Nella folle città può succedere di tutto. In quella cantata da una allora super sensuale Loredana Bertè, ridevano le iene e fumavano i bar. Uno scenario che mette qualche brivido, e che non ha niente da invidiare alla dimensione che invece avvolge la città unica di Cosenza/Rende, dove succede quasi sempre l’esatto contrario di quello che ci si aspetta dopo aver appreso una qualche verità.
Una città dove tutto gira alla rovescia. Ad esempio: se un sindaco, che già di suo ha fatto fallire 18 società producendo un debito di 25 milioni di euro, fa fallire il comune che amministra, il tutto certificato, in una città normale dove tutto gira nel giusto senso, il minimo che patirebbe sarebbe l’esclusione a vita dalla pubblica amministrazione, ma da noi, una città al contrario, viene eletto senatore della repubblica.
Ancora: se un procuratore capo si dimostra inadeguato al ruolo chiamato a svolgere, al punto tale da essere oggetto di ben due interrogazioni parlamentari, entrambe finite a tarallucci e vino, il che la dice lunga sulla “filiera” delle coperture, da noi, nel mondo capovolto, il Csm, anzichè trasferirlo per palese conflitto di interessi, anche solo in via cautelativa viste le tantissime segnalazioni di cittadini insoddisfatti del suo operato, non solo lo tutela coprendone le magagne, ma lo assolve da ogni palese colpa. E poi: se provi a denunciare, con carte alla mano, il malaffare, sporgendo regolare denuncia, a finire sotto processo, nella città unica delle storture, è sempre il denunciante e mai il denunciato. Più ara ‘mmersa di così.
Nel fantastico mondo della città unica dove si può sostenere il tutto e il contrario di tutto con leggerezza e senza alcuna conseguenza, capita anche che: se arrestano un sindaco massomafioso in una retata con conclamati mafiosi, sindaco già indagato per mazzette a giudici per taroccare sentenze di mafiosi con tanto di video che immortala la cessione della bustarella farcita, il garantismo dilaga ad ogni livello. Un garantismo estremo che non guarda in faccia nessuno, nemmeno la realtà oggettiva dei fatti. E che arriva, nella città dove niente desta scalpore, anche da chi dovrebbe stare dall’altra parte della barricata.
A difendere il sindaco vittima di un clamoroso errore giudiziario alla “Enzo Tortora”, non solo la paranza politica che è normale, ma anche chi le paranze politiche dice di combattere, che non è normale.
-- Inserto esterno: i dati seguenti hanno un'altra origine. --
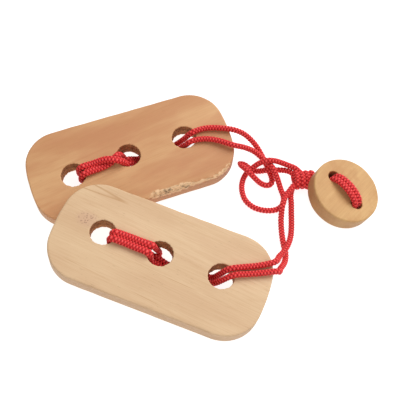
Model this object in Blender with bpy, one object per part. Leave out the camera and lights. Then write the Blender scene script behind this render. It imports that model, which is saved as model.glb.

In una città normale il “contropotere” sta sempre dall’altra parte del potere. Ma da noi, quando c’è di mezzo lo status quo, si confondono. E ne consegue che: se arrestano un compagno e lo condannano all’ergastolo in regime di 41-bis, come nel caso di Alfredo Cospito, per un gesto dimostrativo che non ha provocato né morti né feriti, il garantismo agitato e sbandierato dall’antagonismo cittadino a favore dell’avvocato del boss di ‘ndrangheta che corrompe i giudici, tace. Nessuno dei praticanti del contropotere si straccia le vesti di fronte a questo abominio giuridico che rischia di pregiudicare l’azione politica proprio dei movimenti a cui dicono di appartenere.
Nessuna voce antagonista cittadina (Cosenza, Rende, Università) si è ancora levata, così come è successo per Cesare Battisti, a favore di Cospito in sciopero della fame da quasi 80 giorni. Comunisti, anarchici, antagonisti, militanti di sinistra, praticanti della sovversione, teorici della libertà, mediattivisti della controinformazione, influencer marxisti, che generalmente in tutte le città italiane e non solo, avversano il potere, da noi si schierano con l’avvocato della mafia, ma non con Cospito. Se i diritti costituzionali valgono per tutti, e la pena non deve diventare tortura e privazione della dignità del detenuto, indipendentemente dal reato commesso, nella città unica di Cosenza/Rende, dove l’orologio della storia gira al contrario, ciò che vale per conclamati massomafiosi e per cui bisogna battaersi, per tutte le realtà sociali e antagoniste, non vale per l’anarchico Alfredo Cospito. E questo perché a difendere i massomafiosi ci si può sempre guadagnare, a difendere i diritti negati di Cospito, c’è solo da perdere. Che dire, da noi non ci facciamo mancare niente, nemmeno l’antagonismo al contrario.